Speaking in Katowice, Poland on December 3 at the start of a two-week UN climate summit, Guterres said the realities of global climate change are "worse than expected, but the political will is relatively faded after Paris."

The Paris conference set a goal of keeping global warming below 2 degrees Celsius.

But a new study presented at the Katowice summit says U.S. President Donald Trump's decision to withdraw from the Paris climate agreement is restricting global efforts to cut carbon emissions.

The study by the International Institute of International and European Affairs says Trump's words and deeds are causing "very real damage" to the Paris agreement.

It concludes that the U.S. decision to withdraw from the Paris agreement has created the political cover for other countries to slow down their efforts to reach emissions-reduction targets.

Meanwhile, the World Bank announced on December 3 that it will invest about $200 billion from 2021 to 2025 with the aim of helping to fight global climate change.

Delegates from nearly 200 countries are gathering in the southern Polish city for the UN conference, known officially as COP24.
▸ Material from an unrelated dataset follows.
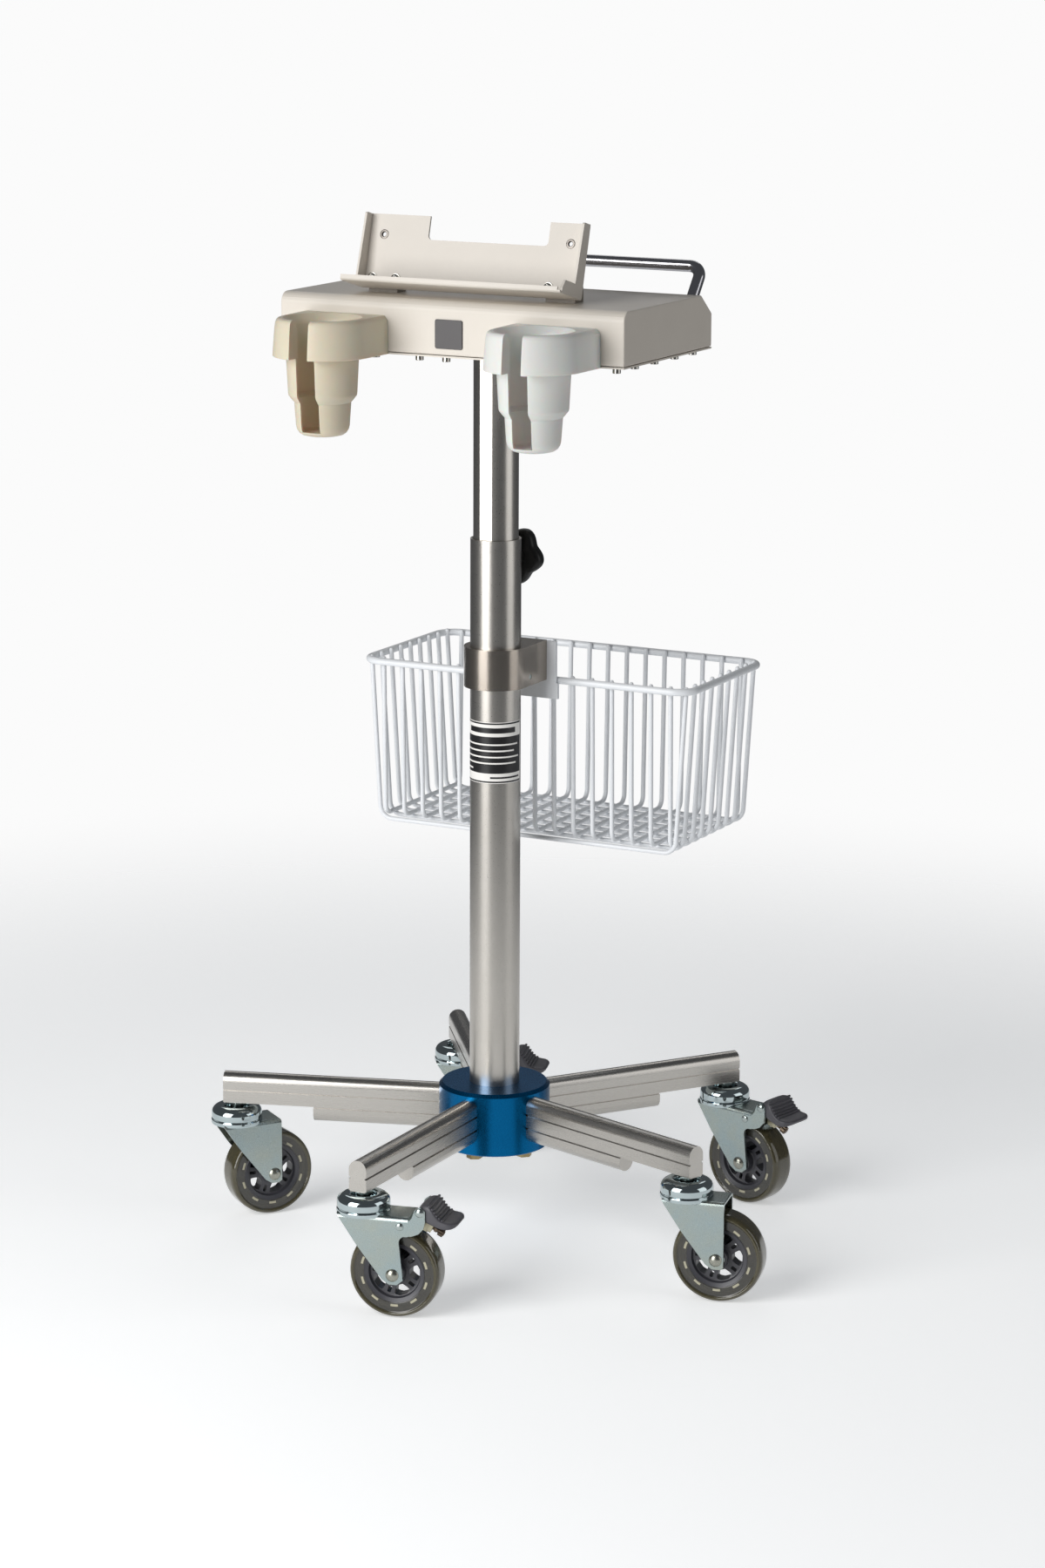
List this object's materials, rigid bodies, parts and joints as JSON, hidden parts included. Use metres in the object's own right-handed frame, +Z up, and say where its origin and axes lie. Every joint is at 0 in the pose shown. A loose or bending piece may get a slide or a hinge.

Under the Paris deal, richer countries responsible for the majority of greenhouse-gas emissions are expected to provide funds that developing countries can use to make their economies more climate-friendly.

The World Bank investment is seen as offering reassurance to countries most vulnerable to the effects of climate change.

"A failure to act now risks pushing us beyond a point of no return with catastrophic consequences for life as we know it," said Amjad Abdulla, chief negotiator for the Alliance of Small Island States at COP24.

Much of the money for climate change is for installing renewable energy to replace fossil-fuel usage in poor countries.